Some disabled advocates, such as outspoken legislator Óscar López of the new Access Without Exclusion Party (PASE), said these problems continue because the Rehabilitation Council has failed to adequately enforce the law.

The council “is a white elephant … that simply doesn’t work,” said López, who according to his office is the Legislative Assembly’s first legally blind lawmaker (see separate article).

The council is responsible for orienting policy on access for those with handicaps. It also works with the ministries of Public Health, Public Education, Labor, and the Social Security System (Caja) to create programs for the disabled and inform the public about them.

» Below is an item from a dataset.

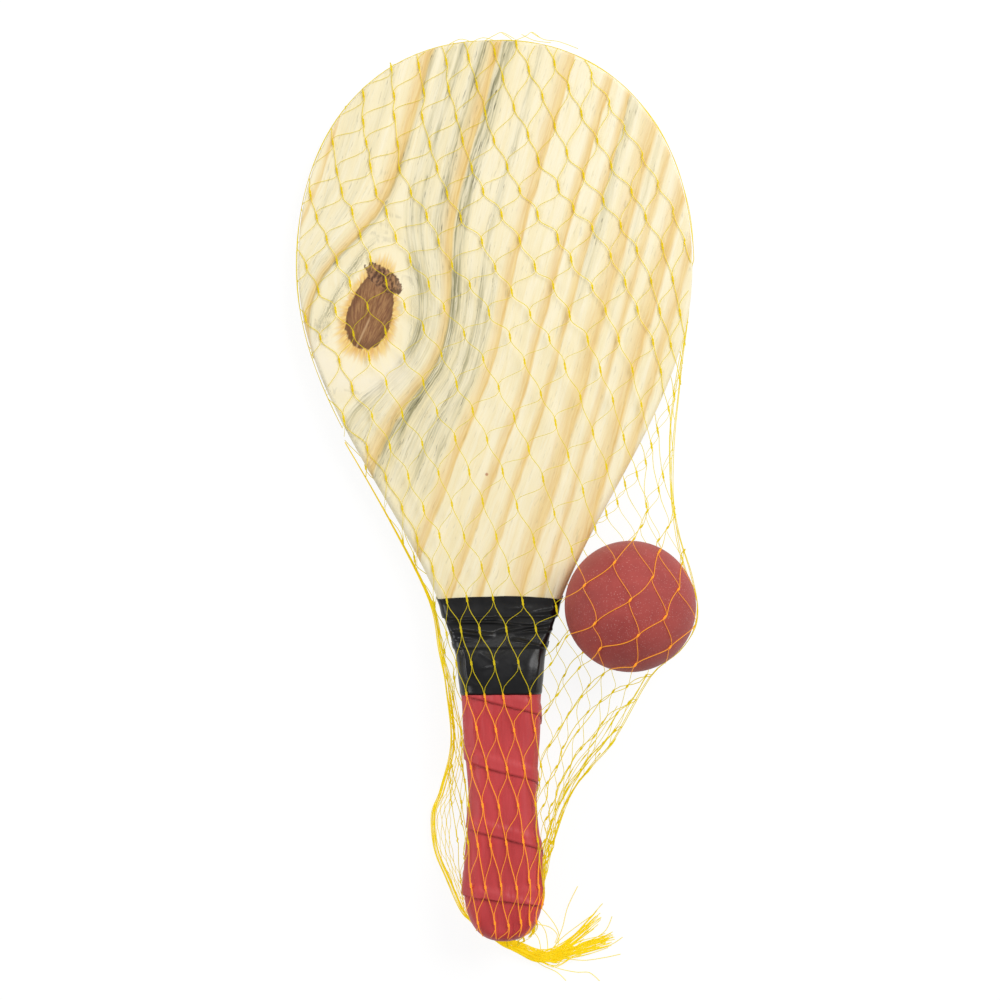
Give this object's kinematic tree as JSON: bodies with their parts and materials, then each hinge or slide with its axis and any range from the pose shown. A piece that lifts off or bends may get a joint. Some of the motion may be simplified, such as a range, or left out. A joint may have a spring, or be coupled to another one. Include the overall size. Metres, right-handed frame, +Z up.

Holst said critics of her organization don’t understand that neither Law 7600 nor the 1973 law which created the council give it enforcement power.

“When they made the law, they didn’t give power to the council, not at all,” she said. “There hasn’t been sufficient political will … Although (the ministries) know of the existence of Law 7600, they don’t comply with it.”

Holst pointed to the Ministry of Public Works and Transport’s failure to make the country’s bus fleets handicapped-accessible within the seven years stipulated by the law. After 10 years, between 8-12% of Costa Rican buses have been modified to accommodate wheelchairs, said Viviana Martín, Vice-Minister of Public Transportation.

Martín said though many buses have not put in ramps, they have complied with other parts of the law, by installing devices such as sonorous stop signals and handicappedfriendly non-slip floors. She said the ministry has postponed enforcing ramp requirements up to the limit the law allows, and on June 30 plans to start handing out fines to buses that do not have the required access ramps.

On Monday, exactly a decade after the law was passed, another deadline will pass unmet.

The law gave Costa Rica’s municipalities 10 years to make their public spaces accessible.

Cities such as Turrialba, on the Caribbean slope, and Belén, in the Central Valley northwest of San José, have made consistent efforts to make their cities accessible.

But others, including San José, have only just begun to look at the issue, Holst said.

Facing this problem, several legislators recently proposed laws that seek to bring the Disabled Access Law’s promises closer to reality.

López announced a plan May 15 that would mandate public institutions to hire at least 5% disabled employees. His plan would also raise tax incentives for private-sector employers who hire people with handicaps.

Last week, legislators José Manuel Echandi and Ana Elena Chacón, of the National Union and Social Christian Unity parties respectively, presented a plan that would require public-sector employers to

bring the numbers of disabled people on their payrolls up to at least 3% in the next five years. Echandi said he hopes to eventually extend the plan to the private sector.

When the May 29 deadline passes, disabled communities will have a new legal recourse, Holst said.

“If a handicapped person cannot walk down the streets of San José, he can file a request for an injunction, and if the problem is not corrected, he can present a lawsuit (before the Constitutional Chamber of the Supreme Court, Sala IV),” she said, predicting that lawsuits will start flooding in next week.

The council is also drafting legislation to gain enforcement power.

Flor Carmona, Herald Moya’s mother, said hearing about these efforts gives her renewed hope that the government will take on the problems facing Costa Rica’s disabled communities. But she is cautious about putting too much credence in plans that have not yet borne fruit.

“I feel better with this … It is worth the while to wait a little more,” she said.

And as new proposals enter the legislature, stacks of pamphlets describing assistance programs for the disabled sit on shelves at the offices of the council and the Labor Ministry.

Carmona said she was unfamiliar with most of these programs until recently.

Last week she discovered a program that might help her get a loan to start a home business where her deaf s on could work with her. After reading a pamphlet from the Ministry of Labor for the Rotating Loan Fund she was cautiously optimistic, but wary in case she doesn’t qualify.